Q. Edward W. O'Brien, St. Louis Globe-Democrat: Saturday, sir, will be the first anniversary of the launching of the first Russian Sputnik. Could you discuss with us the evolution of our military position in the past year in relation to that of Russia; and as a somewhat related matter, could you tell us, sir, if we have the military power in the Far Pacific that is adequate for our possible needs in that area?

THE PRESIDENT. These guns are getting about three barreled, rather than two. [Laughter]

With respect to the Sputnik incidents of the Russians, I should say they represent, as the whole world recognizes, remarkable achievements, and they are additional evidence of the quality of the top Russian scientists right down the whole field.

Our committees that come back to the United States, our electrical committee, the steel committee and the others, they come back and they report very great, tremendous advances in the scientific character of all of their steel-making facilities and everything else. In one or two instances it has been said to me, "You know, these people in one or two kinds of items are ahead of us, even in quality, and you might say, in the height of the scientific ingenuity that has been displayed."

Now, we have, I believe in the last 7 months, put four satellites in orbit. Our plan was devised, as I pointed out before, with an entirely different purpose from that that the Soviets had.

We started it as a part of the Geophysical Year. It was our responsibility that we voluntarily assumed. When it comes to the weaponry, I point it out to you again, the Russians started with their German scientists that they had secured right after 1945.

Our own interest in this particular field was not very great. We went into long-range weapons, missiles, but they were aerodynamic. They were not the ballistic missiles. In other words, we didn't go at all into the IRBM and the ICBM's.

So, when I came in here, I got two successive scientific committees to go into this thing and find out what was going on, what we should be doing, and it took them quite a long time. But, along about a year and a half after the first committee was organized, we believed that we knew what we should do. That was the first time that anything was really dedicated--any sizable sum--to ballistic missiles of a long range. And the whole project was now put on first priority, over every other expenditure.

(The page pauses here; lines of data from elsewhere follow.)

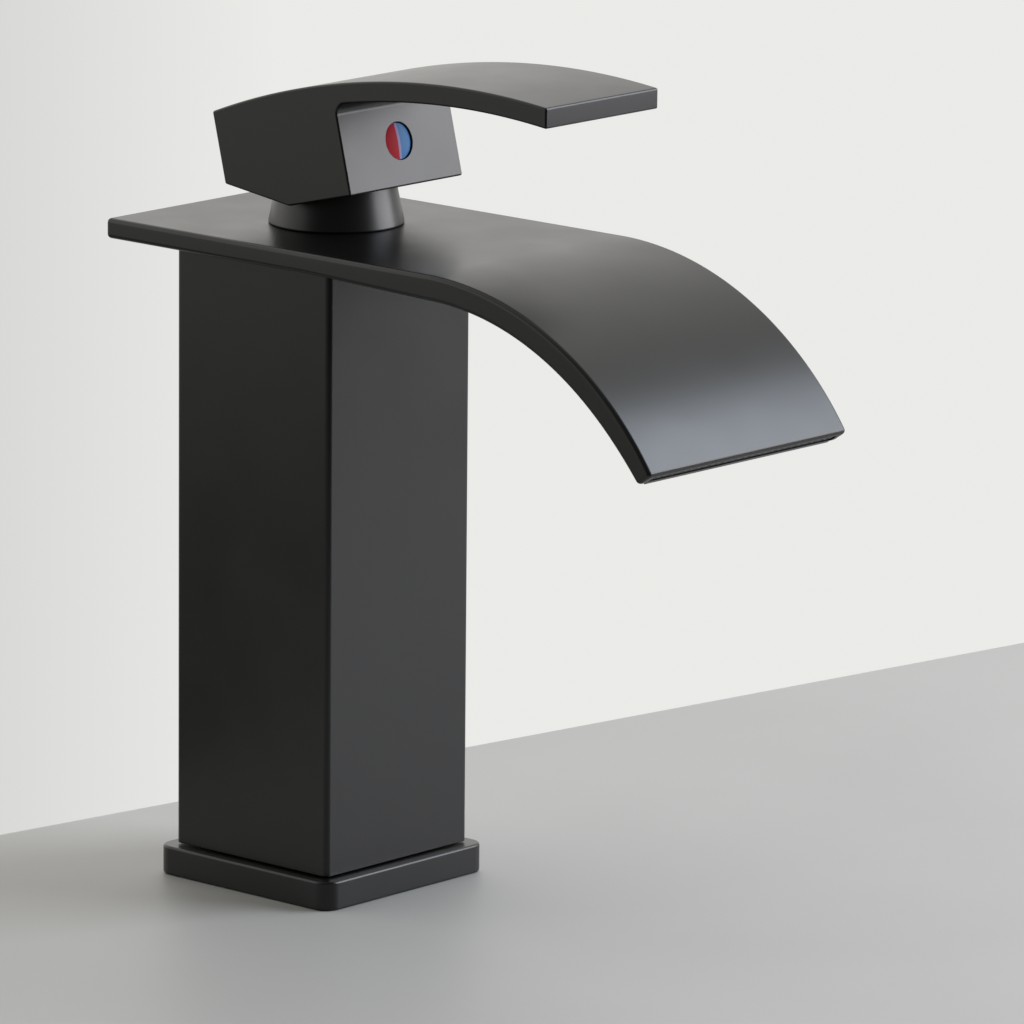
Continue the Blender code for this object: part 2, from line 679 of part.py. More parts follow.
def make_lock_nut_and_collar():
    nut = turned(
        [
            (NUT_FLANGE_RADIUS, COLLAR_BOTTOM + NUT_FLANGE),
            (NUT_FLANGE_RADIUS, COLLAR_BOTTOM),
            (NUT_THREAD_RADIUS, COLLAR_BOTTOM),
            (NUT_THREAD_RADIUS, CARTRIDGE_SHOULDER + SEAT_GAP),
            (CARTRIDGE_NECK_RADIUS + SEAT_GAP, CARTRIDGE_SHOULDER + SEAT_GAP),
            (CARTRIDGE_NECK_RADIUS + SEAT_GAP, COLLAR_BOTTOM + NUT_FLANGE),
        ],
        (0.0, AXIS_Y),
    )
    place("cartridge_lock_nut", nut, cast_brass())

    top = COLLAR_BOTTOM + COLLAR_HEIGHT
    top_radius = COLLAR_RADIUS - COLLAR_TAPER * COLLAR_HEIGHT
    thread = NUT_FLANGE_RADIUS + SEAT_GAP
    thread_top = COLLAR_BOTTOM + NUT_FLANGE + SEAT_GAP
    inner_top = top - COLLAR_WALL
    hole = ROTOR_RADIUS + TURN_GAP
    collar = turned(
        [
            (hole, top),
            (top_radius - COLLAR_EDGE, top),
            (top_radius, top - COLLAR_EDGE),
            (COLLAR_RADIUS, COLLAR_BOTTOM + COLLAR_EDGE),
            (COLLAR_RADIUS - COLLAR_EDGE, COLLAR_BOTTOM),
            (thread, COLLAR_BOTTOM),
            (thread, thread_top),
            (top_radius - COLLAR_WALL, thread_top),
            (top_radius - COLLAR_WALL, inner_top),
            (hole, inner_top),
        ],
        (0.0, AXIS_Y),
        LARGE_ROUND,
    )
    place("collar", collar, matte_black())


def make_cartridge_body():
    housing = turned(
        [
            (CARTRIDGE_NECK_RADIUS, HOUSING_TOP),
            (CARTRIDGE_NECK_RADIUS, CARTRIDGE_SHOULDER),
            (CARTRIDGE_RADIUS, CARTRIDGE_SHOULDER),
            (CARTRIDGE_RADIUS, FIXED_DISC_BOTTOM),
            (CARTRIDGE_CORE_RADIUS, FIXED_DISC_BOTTOM),
            (CARTRIDGE_CORE_RADIUS, ROTOR_FLANGE_TOP + SEAT_GAP),
            (ROTOR_RADIUS + SEAT_GAP, ROTOR_FLANGE_TOP + SEAT_GAP),
            (ROTOR_RADIUS + SEAT_GAP, HOUSING_TOP),
        ],
        (0.0, AXIS_Y),
    )
    place("cartridge_housing", housing, grey_plastic())

    base_top = CARTRIDGE_BASE_BOTTOM + CARTRIDGE_BASE_THICKNESS
    base = place(
        "cartridge_base",
        rod(CARTRIDGE_RADIUS, CARTRIDGE_BASE_BOTTOM, base_top, (0.0, AXIS_Y), MIDDLE_ROUND),
        grey_plastic(),
    )
    disc = place(
        "fixed_ceramic_disc",
        rod(
            CARTRIDGE_CORE_RADIUS - SEAT_GAP,
            FIXED_DISC_BOTTOM,
            FIXED_DISC_BOTTOM + DISC_THICKNESS,
            (0.0, AXIS_Y),
            MIDDLE_ROUND,
        ),
        pale_ceramic(),
    )
    ports = {
        "inlet_seal_hot": (PORT_RADIUS, -PORT_SPREAD, PORT_Y),
        "inlet_seal_cold": (PORT_RADIUS, PORT_SPREAD, PORT_Y),
        "outlet_seal": (OUTLET_RADIUS, 0.0, AXIS_Y + OUTLET_BACK),
    }
    for name, (radius, x, y) in ports.items():
        way = rod(radius, POCKET_FLOOR - OVERRUN, MOVING_DISC_BOTTOM, (x, y), SMALL_ROUND)
        hole = place(f"{name}_way", way)
        seal_outer = radius + SEAT_GAP + SEAL_WIDTH
        seat = rod(
            seal_outer + SEAT_GAP,
            POCKET_FLOOR,
            CARTRIDGE_BASE_BOTTOM + SEAL_SECTION,
            (x, y),
            SMALL_ROUND,
        )
        cut(base, hole, place(f"{name}_seat", seat))
        cut(disc, hole)
        seal = ring(
            radius + SEAT_GAP,
            seal_outer,
            POCKET_FLOOR + SEAT_GAP,
            CARTRIDGE_BASE_BOTTOM + SEAL_SECTION - SEAT_GAP,
            (x, y),
            SMALL_ROUND,
        )
        place(name, seal, black_rubber())


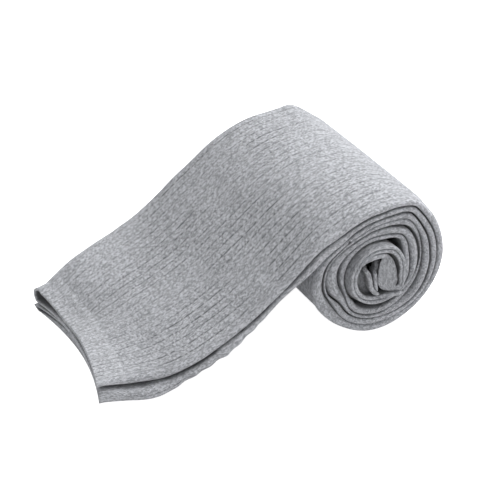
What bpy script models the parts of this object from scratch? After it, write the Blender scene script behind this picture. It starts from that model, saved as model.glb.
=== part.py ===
"""Pair of ribbed over-the-knee socks, laid one on the other and rolled up from the toes.

The roll's axis runs along Y. The loose welt ends leave the top of the roll and
slope down towards -X until they lie on the surface. Each sock is a flat tube: its
leg and foot are one solid, its welt another. All sizes are in metres, +Z is up.
"""
from collections import namedtuple
from math import copysign, cos, pi, radians, sin

import bmesh
import bpy
from mathutils import Vector

# ---- driving dimensions ----
COLLECTION = "over_the_knee_socks"
LEG_HALF_WIDTH = 0.0450        # flat half width of the leg
HEM_HALF_WIDTH = 0.0364        # flat half width at the welt's open end
WIDEN_END = 0.0510             # distance from the hem at which the full width is reached
WELT_DEPTH = 0.0125
UPPER_HEM = 0.0022             # the upper sock's hem lies this far back from the lower one's
LOWER_HEM = 0.0
WELT_PROUD = 0.00025           # how far the doubled welt stands above the leg
SEAM = 0.0005                  # gap between pieces that touch
PLY = 0.00125                  # one thickness of the knitted wall
PRESSED = 0.00250              # a flattened sock inside the roll, both walls together
PRESSED_SWING = 0.0003         # a little thicker on the +X side of the roll, thinner at -X
MOUTH_DEPTH = 0.0450           # how far in from the hem the sock still stands open

RIB_COUNT = 21                 # ribs across one face of the leg
WELT_RIB_COUNT = 34            # finer ribs across one face of the welt
RIB_HEIGHT = 0.00035
WELT_RIB_HEIGHT = 0.00020
PLAIN_SPANS = 4                # spans across a face that carries no ribs
FOLD_SPANS = 4                 # spans round the fold at each side of the tube

ROLL_X = 0.0003                # the roll's axis
# From the axis to the line between the socks, to the side and upwards, at each end.
Radii = namedtuple("Radii", "side up")
NEAR_RADII = Radii(0.0320, 0.0337)
FAR_RADII = Radii(0.0314, 0.0331)
PITCH = Radii(0.0060, 0.0067)  # how much a full turn draws those radii in
DRIFT = 0.0006                 # how far each turn's centre moves towards -X
TIGHTER = Radii(0.0018, 0.0010)  # the innermost turns are drawn in by this much more
TIGHTER_START = 900
TIGHTER_END = 1130
FLATTEN = 0.0013               # how much the roll's underside is pressed flat
NEAR_SAG = 0.055               # low on its -X side the roll is drawn in at the near end
FAR_SAG = -0.035               # and fuller at the far one
SAG_ANGLE = 222
SAG_POWER = 4
NEAR_LIFT = 0.0008             # the near end's underside tucks up by this much
STEP = 15                      # degrees between sections round the outer turns
INNER_STEP = 20                # and round the tighter turns inside
INNER_START = 720
UPPER_ROLL_END = 1500          # degrees turned at the toe of each sock
LOWER_ROLL_END = 1460
RIBS_END = 315                 # degrees at which the outer turn slips under the loose end

SLIDE = -0.0050                # the innermost turns stand out at the near end
SLIDE_START = 975
SLIDE_END = 1095

HEM_BOW = 0.0080               # the middle of the hem lies this far back from its corners
HEM_BOW_REACH = 0.0420
CROWN = 0.0010                 # the loose end's middle stands a little above its sides
CROWN_START = 0.0150           # distances from the hem between which that starts
CROWN_FULL = 0.0450
CROWN_FADE = (-0.0400, -0.0100)  # and the places along X between which it ends
CLOSE = 0.0010                 # sections nearer than this to a piece's end are left out

# How far the lower sock peeps out (-) on the near side, at distances from the hem.
Ledge = namedtuple("Ledge", "reach shift")
LEDGES = (
    Ledge(0.0000, 0.0000),
    Ledge(0.0220, -0.0040),
    Ledge(0.0370, -0.0011),
    Ledge(0.0490, -0.0012),
    Ledge(0.0570, -0.0024),
    Ledge(0.0720, -0.0012),
    Ledge(0.0880, 0.0000),
    Ledge(0.1060, -0.0014),
    Ledge(0.1300, 0.0000),
)
SCALLOP = 0.0008               # small waves in that side's edge
SCALLOP_LENGTH = 0.0078
SCALLOP_START = 0.0260
SCALLOP_END = 0.0800
LOWER_RIBS_START = 0.0330      # stretch of the lower sock's underside that shows ribs
LOWER_RIBS_END = 0.1080

# The loose end, from the hem to the top of the roll. seam_near and seam_far are the
# heights of the line between the two socks at the near (-Y) and far (+Y) side.
Section = namedtuple("Section", "x seam_near seam_far")
LOOSE_END = (
    Section(-0.1288, 0.0063, 0.0048),
    Section(-0.1264, 0.0063, 0.0052),
    Section(-0.1200, 0.0062, 0.0075),
    Section(-0.1148, 0.0062, 0.0108),
    Section(-0.1070, 0.0063, 0.0145),
    Section(-0.0986, 0.0076, 0.0169),
    Section(-0.0866, 0.0126, 0.0206),
    Section(-0.0797, 0.0160, 0.0243),
    Section(-0.0728, 0.0195, 0.0286),
    Section(-0.0634, 0.0249, 0.0361),
    Section(-0.0544, 0.0312, 0.0437),
    Section(-0.0454, 0.0381, 0.0502),
    Section(-0.0360, 0.0466, 0.0572),
    Section(-0.0266, 0.0552, 0.0621),
    Section(-0.0171, 0.0614, 0.0651),
    Section(-0.0077, 0.0648, 0.0657),
)
UPPER_SPLITS = 2               # sections made between two rows of the table
LOWER_SPLITS = 3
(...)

But, remember, with our curve starting over here, and theirs here, we had to get a very steep one. I think we have constructed a very steep curve of accomplishment but, naturally, with that length of time, there are going to be some incidents here and there where we are not satisfied with our results.

But they are going ahead, and I believe we have the biggest, strongest, finest body of scientists amply armed with money to do the job, and that's that.

Now, in the Far East, I think our weaponry is in very good shape, and our forces are in good shape.

Marvin L. Arrowsmith, Associated Press: Thank you, Mr. President.

Note: President Eisenhower's one hundred and forty-second news conference was held in the Executive Office Building from 10:31 to 11:03 o'clock on Wednesday morning, October 1, 1958. In attendance: 250.